Volatility Is Your Friend (If You Know How to Use It)
Most investors hate volatility. Smart investors harvest it. Tax-loss harvesting — selling investments at a loss to offset capital gains — is one of the most reliable ways to improve after-tax returns, and volatile markets in 2026 are creating more opportunities than we've seen in years. The strategy is straightforward. The execution requires discipline.
How Tax-Loss Harvesting Works
When you sell an investment at a loss, that loss offsets capital gains dollar-for-dollar. If your losses exceed your gains, you can deduct up to $3,000 per year against ordinary income and carry forward any excess indefinitely. A $10,000 loss this year can save you $3,700 in taxes (at a 37% marginal rate) spread across multiple years. The key is reinvesting the proceeds into a similar (but not "substantially identical") investment to maintain your market exposure.
The Wash Sale Rule: What You Must Know
The IRS wash sale rule prohibits you from claiming a loss if you buy a "substantially identical" security within 30 days before or after the sale. This means you can't sell the S&P 500 ETF (SPY) at a loss and immediately buy it back. You can, however, sell SPY and buy the Vanguard S&P 500 ETF (VOO) or the iShares Core S&P 500 ETF (IVV). The IRS has never defined "substantially identical" precisely for ETFs tracking different indices, which creates opportunity.
Critical note: The wash sale rule applies across all your accounts, including IRAs. If you sell SPY at a loss in your taxable account and your IRA buys SPY within 30 days, your loss is disallowed and the tax basis adjustment in the IRA is permanently lost. Coordinate across accounts.
The 2026 Opportunity Set
March 2026 market conditions are ideal for harvesting. The S&P 500 has experienced three pullbacks of 5% or more since January, each followed by a recovery. If you bought positions in early January and they're now underwater after the March dip, you have a harvesting opportunity. Sectors particularly ripe include energy (down 12% YTD), healthcare (down 8%), and small-cap value (down 9%).
Building a Systematic Harvesting Process
Step one: Set loss thresholds. Don't harvest every 0.5% dip — transaction costs and complexity aren't worth it. Set a minimum threshold of 5-10% loss on any position before harvesting. This ensures the tax benefit meaningfully exceeds the friction costs.
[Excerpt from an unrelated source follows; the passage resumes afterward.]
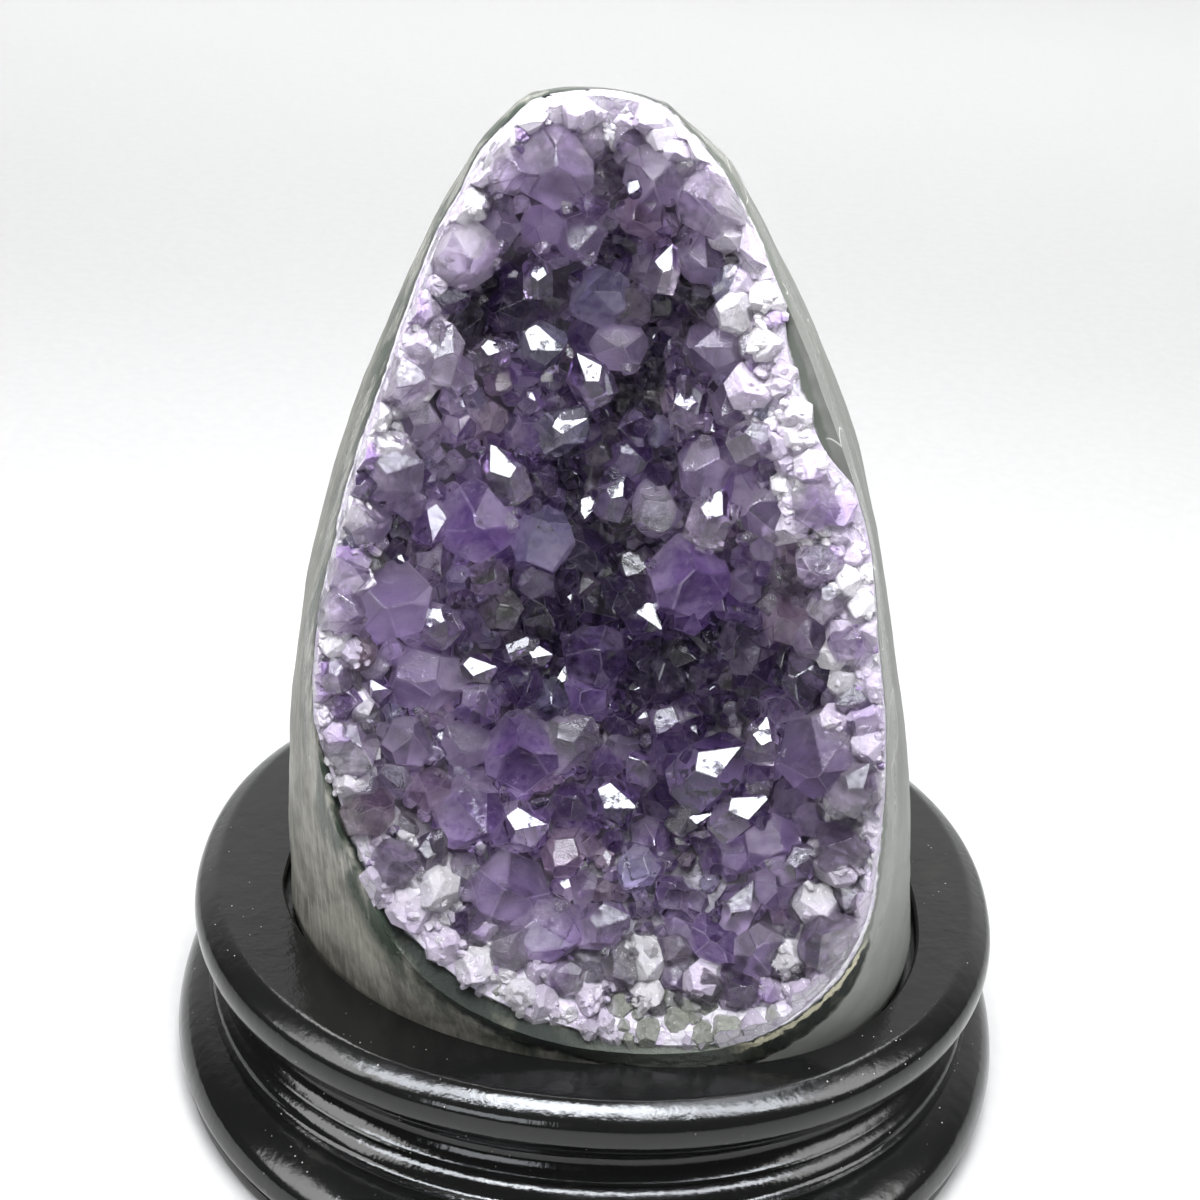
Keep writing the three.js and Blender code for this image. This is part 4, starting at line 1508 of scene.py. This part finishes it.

Step two: Maintain a swap list. For every holding in your portfolio, identify two or three swap candidates that provide similar exposure without being substantially identical. Keep this list updated. When a harvesting opportunity triggers, you want to execute immediately, not spend hours researching alternatives.
Step three: Track your calendar. The 30-day wash sale window requires careful tracking. Use a spreadsheet or portfolio tool that flags when your wash sale windows open and close. Missing a window means accidentally disallowing a legitimate loss.
Step four: Harvest in taxable accounts first. Losses in tax-deferred accounts (401k, IRA) have no tax benefit — you're already deferring taxes. Focus exclusively on taxable brokerage accounts for harvesting.
Advanced Strategy: Direct Indexing
If you have $100K+ in a taxable account, direct indexing takes harvesting to the next level. Instead of owning the S&P 500 through an ETF, you own the individual 500 stocks. When any single stock drops significantly, you harvest it and replace it with a correlated stock. This generates 5-10x more harvesting opportunities than ETF-level harvesting because individual stocks are far more volatile than the index they comprise.
Common Mistakes to Avoid
Harvesting gains you don't have. If you have no realized capital gains to offset, harvesting is less valuable. You can still deduct $3,000 against income, but the remaining losses are carried forward — useful but not immediate.
Letting the tail wag the dog. Never sell a position purely for tax reasons if you believe it's significantly undervalued. The tax benefit of a $1,000 loss is $370. The opportunity cost of selling a stock that recovers 50% is $500. Tax optimization serves your investment strategy, not the other way around.
Ignoring state taxes. Federal tax savings are the headline, but if you live in a high-tax state like California or New York, your state tax savings can add another 10-13% to the benefit. Factor state taxes into your harvesting decisions.
The Bottom Line
Tax-loss harvesting in 2026's volatile market is free money you're leaving on the table. Not metaphorical free money — actual dollars that stay in your account instead of going to the IRS. Set up a systematic process, maintain your swap list, and execute when thresholds trigger. The discipline of the process matters more than the sophistication of the strategy.